**GIVEN TASK:**
Write out the full listing again, exactly as it stands.

**RECORDED INFORMATION:**
============================================================
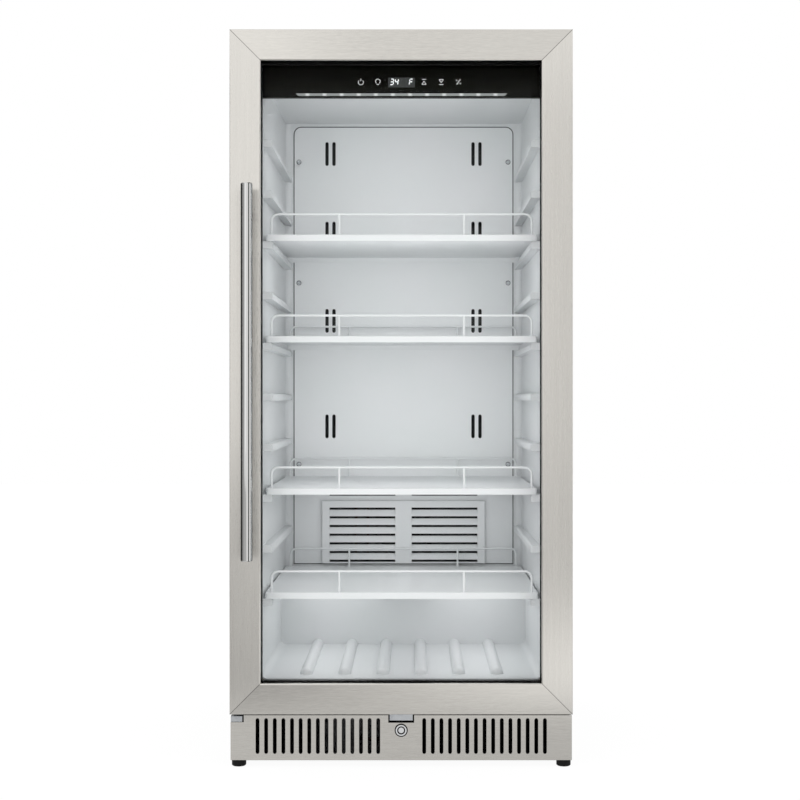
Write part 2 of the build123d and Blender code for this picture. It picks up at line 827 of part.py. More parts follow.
def evaporator_grille():
    """Raised grille plate: a shallow shell with two windows of tilted louvre blades."""
    front = liner_back - grille_proud
    wall = panel_thickness
    plate = block((-grille_half_width, grille_half_width), (front, liner_back), (panel_bottom, grille_top))
    front_edges = plate.faces().sort_by(Axis.Y)[0].edges()
    plate = fillet(front_edges, grille_round)
    plate -= block(
        (wall - grille_half_width, grille_half_width - wall),
        (front + wall, liner_back + 1),
        (panel_bottom + wall, grille_top - wall),
    )
    low, high = louvre_limits()
    window = block((louvre_inner, louvre_outer), (front - 1, front + 2 * wall), (low, high))
    plate -= both_sides(window)
    for i in range(louvre_rows - 1):
        bottom = low + louvre_slot + i * louvre_pitch
        top = low + (i + 1) * louvre_pitch
        blade = outline(
            (front, bottom),
            (front, bottom + wall),
            (front + grille_proud - wall, top),
            (front + grille_proud, top),
            (front + grille_proud, top - wall),
            (front + wall, bottom),
        )
        plate += both_sides(side_prism(blade, louvre_inner - 1, louvre_outer + 1))
    return plate


def panel_screws():
    """Six pan-head screws that hold the duct panel to the liner's shoulder."""
    screws = []
    for x in (-screw_x, screw_x):
        for z in screw_heights():
            seat = (x, liner_back, z)
            head = flat_rod(screw_head_radius, screw_head_height, seat, pin_flats, (0, -1, 0))
            length = panel_thickness + liner_wall
            screws.append(head + flat_rod(screw_radius, length, seat, tube_flats, (0, 1, 0)))
    return Compound(screws)


def return_bend(x, y, z, spacing, radius, side):
    """Half ring of tube from height z to z + spacing, bulging along x on one side."""
    section = Plane(origin=(x, y, z), z_dir=(side, 0, 0)) * RegularPolygon(radius, tube_flats)
    return revolve(section, Axis((x, y, z + spacing / 2), (0, 1, 0)), -180 * side)


def finned_coil(x, y, z, fins, runs):
    """Fin pack between end plates with the return bends of its tube at both ends."""
    bundle = [(limits[0] + coil_reach, limits[1] - coil_reach) for limits in (y, z)]
    core = block(x, *bundle)
    pitch = (x[1] - x[0] - coil_fin) / (fins - 1)
    for i in range(fins):
        low = x[0] + i * pitch
        core += block((low, low + coil_fin), y, z)
    spacing = (z[1] - z[0]) / runs
    middle = (y[0] + y[1]) / 2
    for i in range(runs - 1):
        side = 1 if i % 2 == 0 else -1
        end = x[1] if side > 0 else x[0]
        core += return_bend(end, middle, z[0] + (i + 0.5) * spacing, spacing, coil_tube_radius, side)
    return core


def evaporator_coil():
    """Finned coil standing against the back of the liner pocket."""
    return finned_coil(
        (-coil_half_width, coil_half_width),
        (pocket_back - coil_thickness, pocket_back),
        (coil_bottom, coil_bottom + coil_height),
        evaporator_fins,
        evaporator_runs,
    )


def condenser_coil():
    """Finned condenser standing on the pan behind the right-hand vents."""
    return finned_coil(
        (condenser_side_gap, condenser_side_gap + condenser_width),
        (condenser_front, condenser_front + condenser_depth),
        (pan_top, pan_top + condenser_height),
        condenser_fins,
        condenser_runs,
    )


def fan_shroud(x, y, z, size):
    """Square fan housing, bored for the blades, with struts and motor behind."""
    housing = block((x - size / 2, x + size / 2), (y, y + fan_depth), (z - size / 2, z + size / 2))
    housing -= rod(size / 2 - fan_rim, 2 * fan_depth, (x, y - 1, z), (0, 1, 0))
    hub = size * fan_hub_share
    back = y + fan_depth
    for angle in (45, 135):
        strut = Pos(x, z) * Rot(0, 0, angle) * Rectangle(size, fan_strut)
        housing += front_prism(strut, back - fan_strut / 2, back)
    housing += rod(hub, fan_motor_depth + fan_strut / 2, (x, back - fan_strut / 2, z), (0, 1, 0))
    shaft = y + 3 * fan_blade_gap
    return housing + rod(fan_shaft_radius, back - fan_strut / 2 - shaft, (x, shaft, z), (0, 1, 0))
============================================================
**TASK RESULT:**
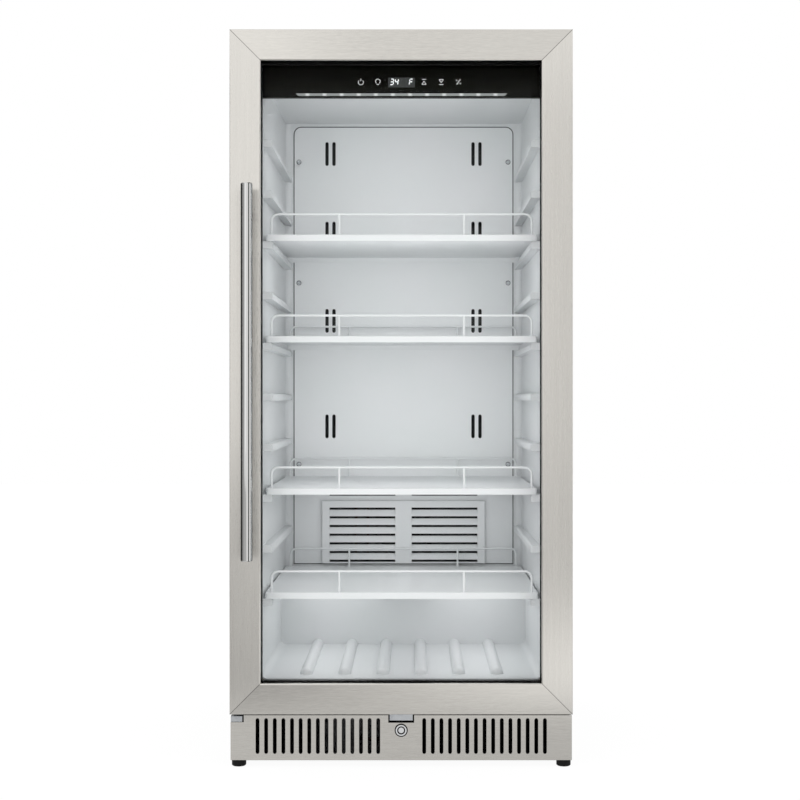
Write part 2 of the build123d and Blender code for this picture. It picks up at line 827 of part.py. More parts follow.
def evaporator_grille():
    """Raised grille plate: a shallow shell with two windows of tilted louvre blades."""
    front = liner_back - grille_proud
    wall = panel_thickness
    plate = block((-grille_half_width, grille_half_width), (front, liner_back), (panel_bottom, grille_top))
    front_edges = plate.faces().sort_by(Axis.Y)[0].edges()
    plate = fillet(front_edges, grille_round)
    plate -= block(
        (wall - grille_half_width, grille_half_width - wall),
        (front + wall, liner_back + 1),
        (panel_bottom + wall, grille_top - wall),
    )
    low, high = louvre_limits()
    window = block((louvre_inner, louvre_outer), (front - 1, front + 2 * wall), (low, high))
    plate -= both_sides(window)
    for i in range(louvre_rows - 1):
        bottom = low + louvre_slot + i * louvre_pitch
        top = low + (i + 1) * louvre_pitch
        blade = outline(
            (front, bottom),
            (front, bottom + wall),
            (front + grille_proud - wall, top),
            (front + grille_proud, top),
            (front + grille_proud, top - wall),
            (front + wall, bottom),
        )
        plate += both_sides(side_prism(blade, louvre_inner - 1, louvre_outer + 1))
    return plate


def panel_screws():
    """Six pan-head screws that hold the duct panel to the liner's shoulder."""
    screws = []
    for x in (-screw_x, screw_x):
        for z in screw_heights():
            seat = (x, liner_back, z)
            head = flat_rod(screw_head_radius, screw_head_height, seat, pin_flats, (0, -1, 0))
            length = panel_thickness + liner_wall
            screws.append(head + flat_rod(screw_radius, length, seat, tube_flats, (0, 1, 0)))
    return Compound(screws)


def return_bend(x, y, z, spacing, radius, side):
    """Half ring of tube from height z to z + spacing, bulging along x on one side."""
    section = Plane(origin=(x, y, z), z_dir=(side, 0, 0)) * RegularPolygon(radius, tube_flats)
    return revolve(section, Axis((x, y, z + spacing / 2), (0, 1, 0)), -180 * side)


def finned_coil(x, y, z, fins, runs):
    """Fin pack between end plates with the return bends of its tube at both ends."""
    bundle = [(limits[0] + coil_reach, limits[1] - coil_reach) for limits in (y, z)]
    core = block(x, *bundle)
    pitch = (x[1] - x[0] - coil_fin) / (fins - 1)
    for i in range(fins):
        low = x[0] + i * pitch
        core += block((low, low + coil_fin), y, z)
    spacing = (z[1] - z[0]) / runs
    middle = (y[0] + y[1]) / 2
    for i in range(runs - 1):
        side = 1 if i % 2 == 0 else -1
        end = x[1] if side > 0 else x[0]
        core += return_bend(end, middle, z[0] + (i + 0.5) * spacing, spacing, coil_tube_radius, side)
    return core


def evaporator_coil():
    """Finned coil standing against the back of the liner pocket."""
    return finned_coil(
        (-coil_half_width, coil_half_width),
        (pocket_back - coil_thickness, pocket_back),
        (coil_bottom, coil_bottom + coil_height),
        evaporator_fins,
        evaporator_runs,
    )


def condenser_coil():
    """Finned condenser standing on the pan behind the right-hand vents."""
    return finned_coil(
        (condenser_side_gap, condenser_side_gap + condenser_width),
        (condenser_front, condenser_front + condenser_depth),
        (pan_top, pan_top + condenser_height),
        condenser_fins,
        condenser_runs,
    )


def fan_shroud(x, y, z, size):
    """Square fan housing, bored for the blades, with struts and motor behind."""
    housing = block((x - size / 2, x + size / 2), (y, y + fan_depth), (z - size / 2, z + size / 2))
    housing -= rod(size / 2 - fan_rim, 2 * fan_depth, (x, y - 1, z), (0, 1, 0))
    hub = size * fan_hub_share
    back = y + fan_depth
    for angle in (45, 135):
        strut = Pos(x, z) * Rot(0, 0, angle) * Rectangle(size, fan_strut)
        housing += front_prism(strut, back - fan_strut / 2, back)
    housing += rod(hub, fan_motor_depth + fan_strut / 2, (x, back - fan_strut / 2, z), (0, 1, 0))
    shaft = y + 3 * fan_blade_gap
    return housing + rod(fan_shaft_radius, back - fan_strut / 2 - shaft, (x, shaft, z), (0, 1, 0))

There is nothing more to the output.